Vorstschade ontstaat doordat regenwater wegzakt in het asfalt en bij vorst weer uitzet. Ook wordt door de kou het bindmiddel van asfalt brosser en ontstaan scheurtjes. Bij vorst bevriest het water in deze scheurtjes en zet het uit. Daardoor raken meer steentjes los uit het wegdek en soms leidt dat tot gaten of gleuven in de weg. De kans op schade neemt toe bij veel wisselingen tussen vriezen en dooien.

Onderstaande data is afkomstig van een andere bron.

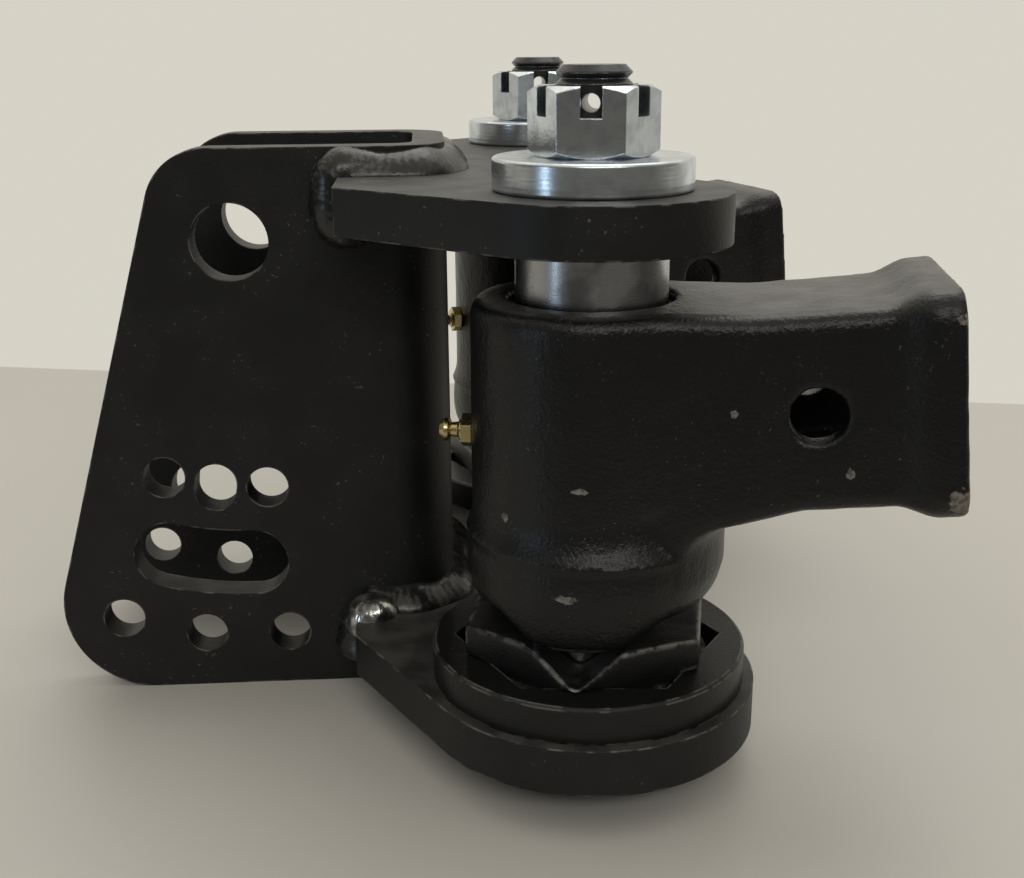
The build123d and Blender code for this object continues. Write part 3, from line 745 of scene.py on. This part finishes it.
def casting_paint(pivot, swing, reach, side):
    direction = (math.cos(swing) * math.cos(ARM_TILT), math.sin(swing) * math.cos(ARM_TILT),
                 math.sin(ARM_TILT))

    def surface(wire):
        """Gloss dip with orange peel, thin on the crests, chipped at the mouth's rim and where it
        was knocked, with dust and tiny pale specks that are painted glints."""
        local = wire.vector("SUBTRACT", place(wire), pivot)
        reached = wire.vector("DOT_PRODUCT", local, direction, out="Value")
        broad = grain(wire, 0.014, 4.0)
        peel = grain(wire, 0.0022, 2.0)
        fine = grain(wire, 0.0009, 2.0)
        crest = edge(wire, CAST_BAND) * grain(wire, 0.004, 3.0).step(0.45, 0.62)
        near_mouth = reached.step(reach - MOUTH_NEAR, reach - MOUTH_AT)
        chips = crest * near_mouth * grain(wire, 0.006, 3.0).step(0.52, 0.58)
        ragged = 0.75 * grain(wire, 0.0016, 3.0) - 0.37
        for along_arm, outwards, above, size, wide in KNOCKS:
            spot = (pivot[0] + along_arm * math.cos(swing) - side * outwards * math.sin(swing),
                    pivot[1] + along_arm * math.sin(swing) + side * outwards * math.cos(swing),
                    pivot[2] + above)
            scaled = wire.vector("MULTIPLY", wire.vector("SUBTRACT", place(wire), spot), (1, 1, wide))
            distance = wire.vector("LENGTH", scaled, out="Value")
            chips = chips + 0.8 * (1.0 - (distance / size + 2.0 * ragged).step(0.60, 1.05))
        chip = chips.step(0.15, 0.75) * (0.40 + 0.60 * grain(wire, 0.0013, 3.0).step(0.36, 0.60))
        # Painted glints: tiny pale specks, given the dust colour.
        specks = grain(wire, 0.0010, 1.0).step(0.70, 0.76) * broad.step(0.45, 0.65)
        colour = (0.6 * crest).mix(CAST_BLACK, CAST_WORN)
        colour = (0.8 * dust(wire) + 0.7 * specks).mix(colour, COAT_DUST_AND_GLINTS)
        bare = near_mouth.mix(CHIP_PALE, CHIP_STEEL)
        return {"Base_Color": chip.mix(colour, bare),
                "Roughness": 0.27 + 0.14 * broad + 0.25 * chip,
                "Normal": bumped(wire, 0.5 * peel + 0.9 * broad + 0.6 * fine - 0.4 * chip, 0.00030,
                                 soft_normal(wire, EDGE_ROUND))}
    return surface


for side_name, side in SIDES:
    name = side_name + "_socket"
    arm = side_name + "_arm"
    joint = next(j for j in frame["joints"] if j["child"] == arm)
    pivot = tuple(joint["pos_m"])
    low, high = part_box(name)
    fitting_low, fitting_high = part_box(side_name + "_grease_fitting")
    fitting = (fitting_low + fitting_high) / 2
    swing = math.atan2(pivot[1] - fitting.y, pivot[0] - fitting.x)
    reach = (high.x - pivot[0]) / math.cos(swing)
    sag = functools.partial(droop, pivot=pivot, swing=swing, low_z=low.z, collar_z=pivot[2] + COLLAR_RISE)
    skin = cast_skin(node[name], name, SKIN_VOXEL, SKIN_RELAX, 55 + 5 * side, sag)
    paint = material(side_name + "_cast_paint", casting_paint(pivot, swing, reach, side),
                     Specular_IOR_Level=COAT_SPECULAR)
    stand_in(name, skin, paint, arm)


# Bushings and grease fittings. Plain sintered bronze rings inside the castings, and a small
# yellow zinc nipple screwed into each barrel.
BRONZE_LIGHT = (0.52, 0.36, 0.19, 1.0)
BRONZE_DARK = (0.36, 0.24, 0.12, 1.0)
YELLOW_LIGHT = (0.66, 0.55, 0.30, 1.0)
YELLOW_DARK = (0.48, 0.38, 0.18, 1.0)
FITTING_ROUND = 0.0003


def bronze(wire):
    """Even, slightly open bronze."""
    pores = grain(wire, 0.0006, 2.0)
    return {"Base_Color": pores.mix(BRONZE_LIGHT, BRONZE_DARK),
            "Roughness": 0.38 + 0.2 * pores}


def yellow_zinc(wire):
    """Yellow passivated zinc, cloudy, with its corners eased."""
    cloud = grain(wire, 0.002, 2.0)
    return {"Base_Color": cloud.mix(YELLOW_LIGHT, YELLOW_DARK),
            "Roughness": 0.18 + 0.15 * cloud,
            "Normal": soft_normal(wire, FITTING_ROUND)}


bushing_bronze = material("sintered_bronze", bronze, Metallic=1.0)
fitting_zinc = material("yellow_zinc", yellow_zinc, Metallic=1.0)
for side_name in ("left", "right"):
    dress(side_name + "_lower_bushing", bushing_bronze)
    dress(side_name + "_upper_bushing", bushing_bronze)
    dress(side_name + "_grease_fitting", fitting_zinc)

low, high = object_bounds()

De weginspecteurs houden de wegen nauwlettend in de gaten. Als wij schade constateren of een melding van schade krijgen, gaat een weginspecteur op pad om de situatie te inspecteren. De weginspecteur beoordeelt of de schade met spoed moet worden gerepareerd of dat de reparatie op een later moment kan plaatsvinden.
Spoedreparaties proberen we zo snel mogelijk uit te voeren en meestal zijn de gaten in de weg vlot gerepareerd. Dit doen we zoveel mogelijk ’s nachts om de hinder voor de weggebruiker te beperken. Soms moeten we de schade toch overdag repareren, vanwege de veiligheid voor het verkeer.
Ben je onderweg en zie je schade aan het wegdek? Dan kun je dat doorgeven aan Rijkswaterstaat. Doe dit pas zodra je veilig stilstaat natuurlijk. Bel dan naar de Landelijke informatielijn van Rijkswaterstaat 0800-8002 (gratis nummer) of geef het via Twitter door aan @Rijkswaterstaat of @RWSverkeersinfo.
Als je schade doorgeeft, geef daarbij dan de informatie door die op het dichtstbijzijnde hectometerbordje staat, inclusief de eventuele letter. Geef ook door op welke rijstrook je de schade hebt gezien. Tel daarbij van links naar rechts. De linkerrijstrook is daarbij dus ‘rijstrook 1’.